Interesting Facts about Supreme Court of Canada

  • The Supreme Court of Canada was created by an Act of Parliament in 1875 as a general court of appeal.
  • The Court sat for the first time on January 17, 1876, but did not have any cases to hear. It heard its first case in April of that year.
  • The Court was originally composed of a Chief Justice and five puisne or associate judges. Today, the court is composed of a Chief Justice and eight puisne or associate judges.
  • Puisne judge: The word “puisne” is an old French word meaning younger. This term, used by the Supreme Court, distinguishes the Chief Justice from the other eight judges.
  • For years, Supreme Court decisions could be appealed to the Judicial Committee of the Privy Council in England. The right of appeal was abolished for criminal cases in 1933, and in all other cases in 1949.

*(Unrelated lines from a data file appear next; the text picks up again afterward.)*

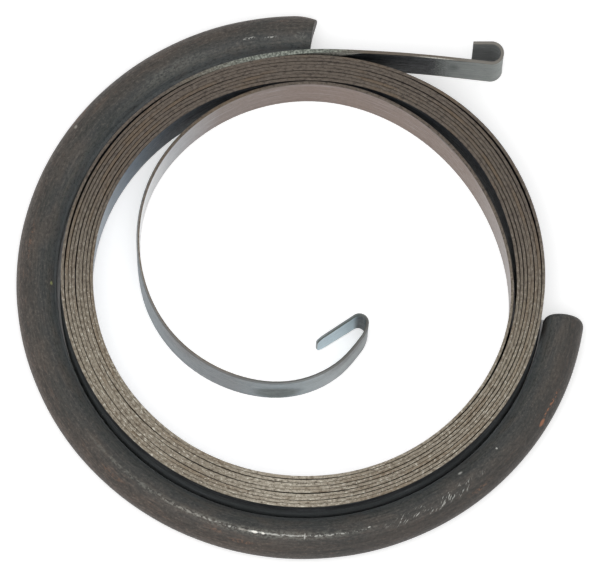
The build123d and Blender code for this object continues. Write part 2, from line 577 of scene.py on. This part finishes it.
class Finish:
    """A material and short ways to add its nodes."""

    def __init__(self, name):
        self.material = bpy.data.materials.new(name)
        self.material.use_nodes = True
        self.nodes = self.material.node_tree.nodes
        self.shader = self.nodes["Principled BSDF"]

    def put(self, value, socket):
        """Links an output to a socket, or sets the socket to a plain value."""
        if isinstance(value, bpy.types.NodeSocket):
            self.material.node_tree.links.new(value, socket)
        else:
            socket.default_value = value

    def stored(self, name, field="Vector"):
        """A value that the mesh stores at its points."""
        node = self.nodes.new("ShaderNodeAttribute")
        node.attribute_name = name
        return node.outputs[field]

    def parts(self, vector):
        node = self.nodes.new("ShaderNodeSeparateXYZ")
        self.put(vector, node.inputs[0])
        return node.outputs[0], node.outputs[1], node.outputs[2]

    def vector_maths(self, operation, *values):
        node = self.nodes.new("ShaderNodeVectorMath")
        node.operation = operation
        for value, socket in zip(values, node.inputs):
            self.put(value, socket)
        return node.outputs["Value" if operation in ("LENGTH", "DOT_PRODUCT") else "Vector"]

    def combined(self, *values):
        """A vector made of up to three numbers."""
        node = self.nodes.new("ShaderNodeCombineXYZ")
        for value, socket in zip(values, node.inputs):
            self.put(value, socket)
        return node.outputs[0]

    def maths(self, operation, *values):
        node = self.nodes.new("ShaderNodeMath")
        node.operation = operation
        for value, socket in zip(values, node.inputs):
            self.put(value, socket)
        return node.outputs[0]

    def times(self, *values):
        product = values[0]
        for value in values[1:]:
            product = self.maths("MULTIPLY", product, value)
        return product

    def noise(self, vector, scale, detail=3.0, roughness=0.6, field="Fac"):
        """Noise from 0 to 1 whose grain is about so many to the millimetre along each axis."""
        node = self.nodes.new("ShaderNodeTexNoise")
        self.put(self.vector_maths("MULTIPLY", vector, scale), node.inputs["Vector"])
        node.inputs["Scale"].default_value = 1.0
        node.inputs["Detail"].default_value = detail
        node.inputs["Roughness"].default_value = roughness
        return node.outputs[field]

    def between(self, value, low, high, to_low=0.0, to_high=1.0, kind="SMOOTHSTEP"):
        """A value's change from to_low where it is low to to_high where it is high."""
        node = self.nodes.new("ShaderNodeMapRange")
        node.interpolation_type = kind
        self.put(value, node.inputs["Value"])
        ends = {"From Min": low, "From Max": high, "To Min": to_low, "To Max": to_high}
        for socket, number in ends.items():
            self.put(number, node.inputs[socket])
        return node.outputs["Result"]

    def near(self, value, centre, reach):
        """1 where a value is at the centre, 0 from the reach on."""
        away = self.maths("ABSOLUTE", self.maths("SUBTRACT", value, centre))
        return self.between(away, reach, 0.0)

    def spot(self, vector, centre, reach, softness=0.6):
        """1 inside an oval patch, fading to 0 at its rim."""
        scale = tuple(1 / length for length in reach)
        offset = tuple(-place / length for place, length in zip(centre, reach))
        away = self.vector_maths("LENGTH", self.vector_maths("MULTIPLY_ADD", vector, scale, offset))
        return self.between(away, 1.0, 1.0 - softness)

    def mix(self, share, first, second):
        node = self.nodes.new("ShaderNodeMix")
        node.data_type = "RGBA"
        self.put(share, node.inputs[0])
        self.put(first, node.inputs[6])
        self.put(second, node.inputs[7])
        return node.outputs[2]

    def ramp(self, value, low, high, stops):
        """A colour that changes along a value from low to high, by stops of a value and a colour."""
        node = self.nodes.new("ShaderNodeValToRGB")
        self.put(self.between(value, low, high, kind="LINEAR"), node.inputs[0])
        elements = node.color_ramp.elements
        while len(elements) < len(stops):
            elements.new(1.0)
        for element, (place, colour) in zip(elements, stops):
            element.position = (place - low) / (high - low)
            element.color = linear(*colour)
        return node.outputs[0]

    def coat(self, colour, paint, *shares):
        """A colour under a coat of paint, which is as strong as the product of its shares."""
        return self.mix(self.times(*shares), colour, linear(*paint))

    def dull_steel(self, colour, mottle, roughness, relief):
        """Steel of a colour, with a roughness and a relief that follow its mottle."""
        self.put(colour, self.shader.inputs["Base Color"])
        self.put(self.between(mottle, 0.3, 0.7, *roughness), self.shader.inputs["Roughness"])
        self.shader.inputs["Specular IOR Level"].default_value = steel_specular
        bumps = self.nodes.new("ShaderNodeBump")
        bumps.inputs["Strength"].default_value = 1.0
        bumps.inputs["Distance"].default_value = relief
        self.put(mottle, bumps.inputs["Height"])
        self.put(bumps.outputs[0], self.shader.inputs["Normal"])


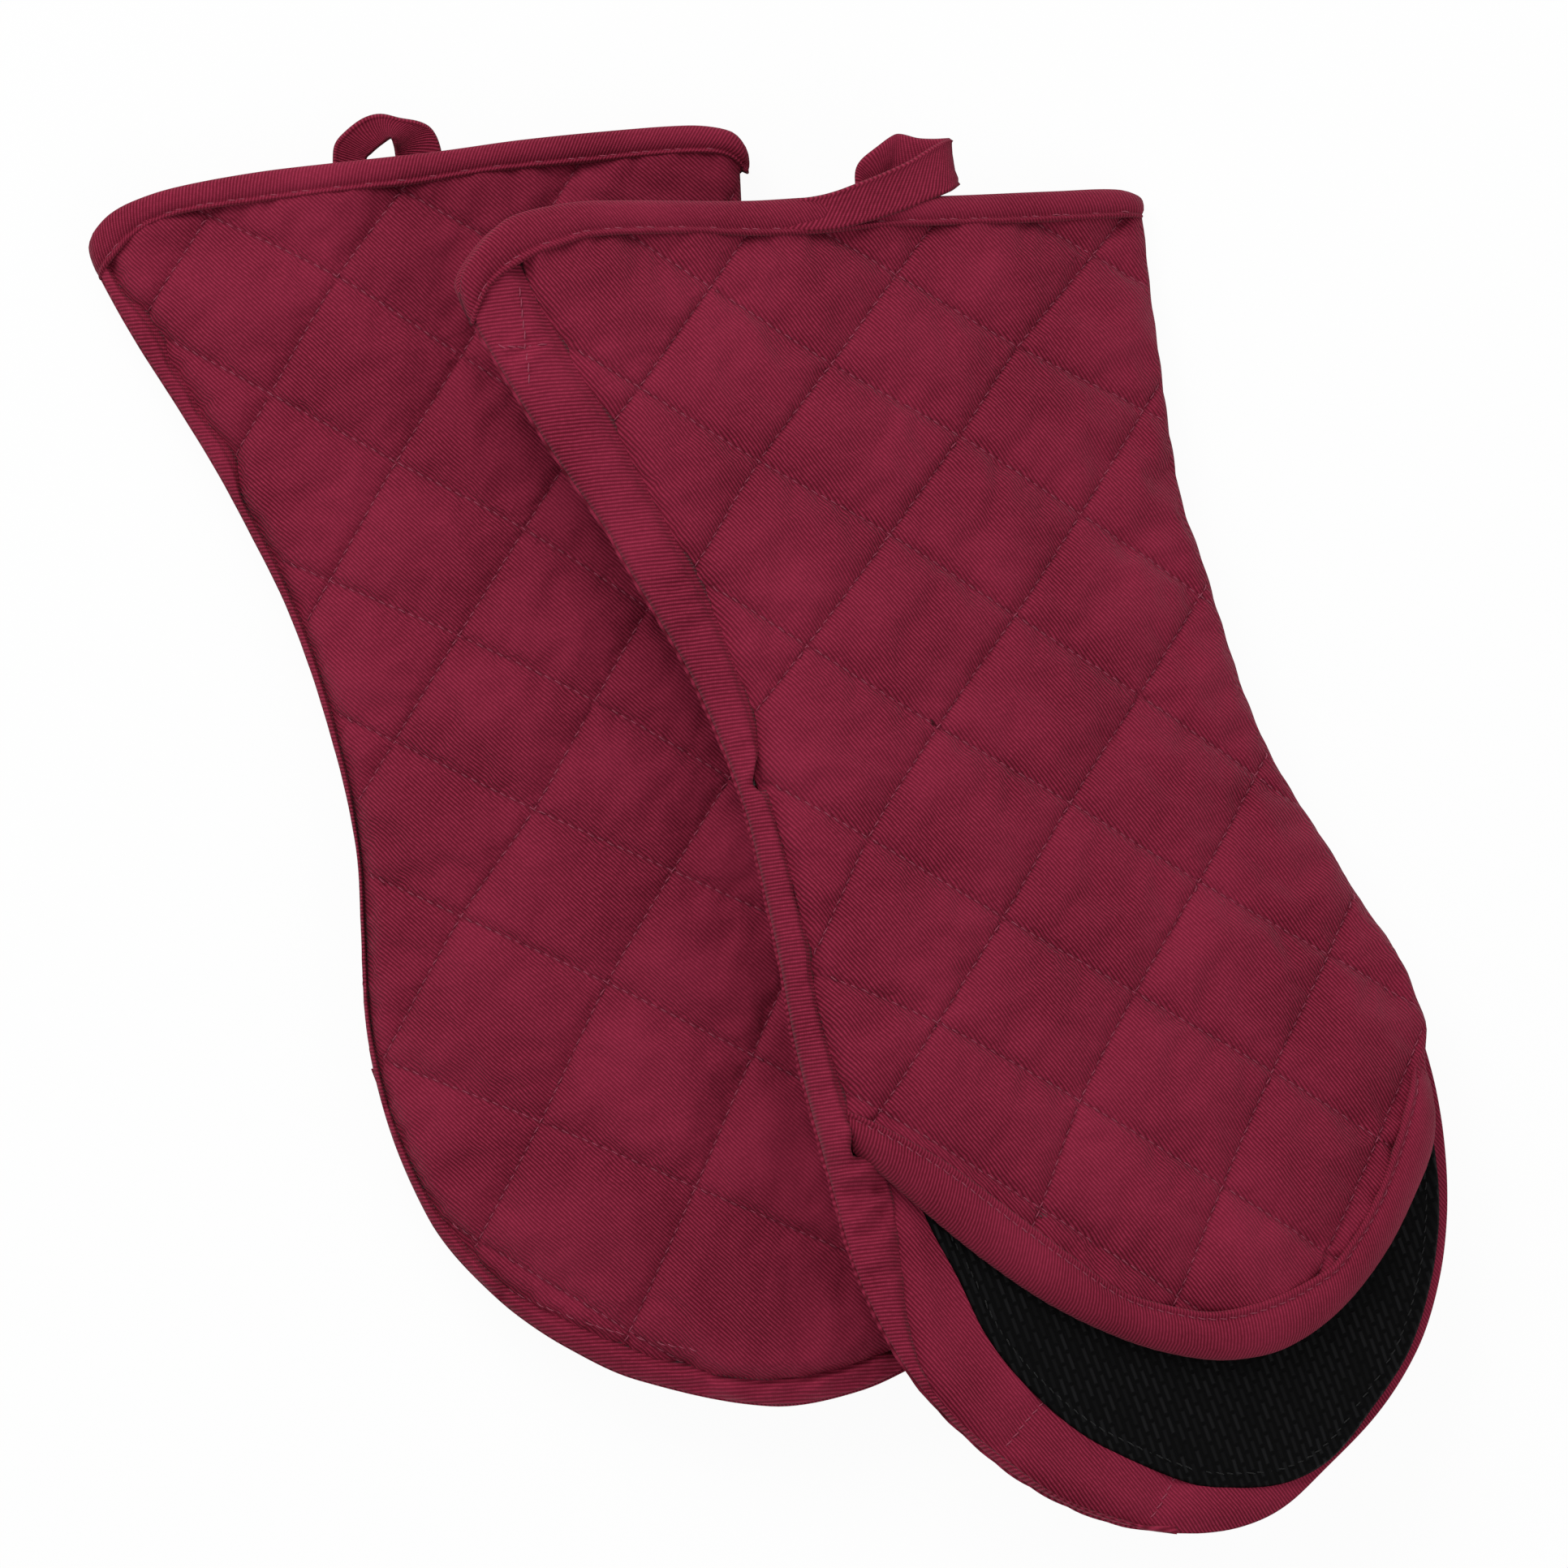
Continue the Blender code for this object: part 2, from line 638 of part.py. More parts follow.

  • The original Supreme Court of Canada was housed in a building located at the corner of Wellington and Bank Streets in Ottawa. The building had been the stables of Parliament before being converted into the Supreme Court building.
  • There are two flagstaffs at the front of the Supreme Court building. The Canadian flag to the west is hoisted daily, while the flag to the east only flies when the Court is sitting.
  • The current Supreme Court building was designed by Montreal architect Ernest Cormier, who also designed the University of Montreal, the Government Printing Bureau in Gatineau and the Quebec Court of Appeal in Montreal.
  • The cornerstone of the Court building is dated May 19, 1939, and was supposed to be laid by King George VI. Queen Elizabeth laid the cornerstone in the presence of the King, her husband, on May 20, 1939. (The arrival of their ship was delayed by a day due to bad weather on the Atlantic Ocean.)
  • The Supreme Court of Canada receives between 550 and 650 applications for leave to appeal every year and hears around 80 appeals.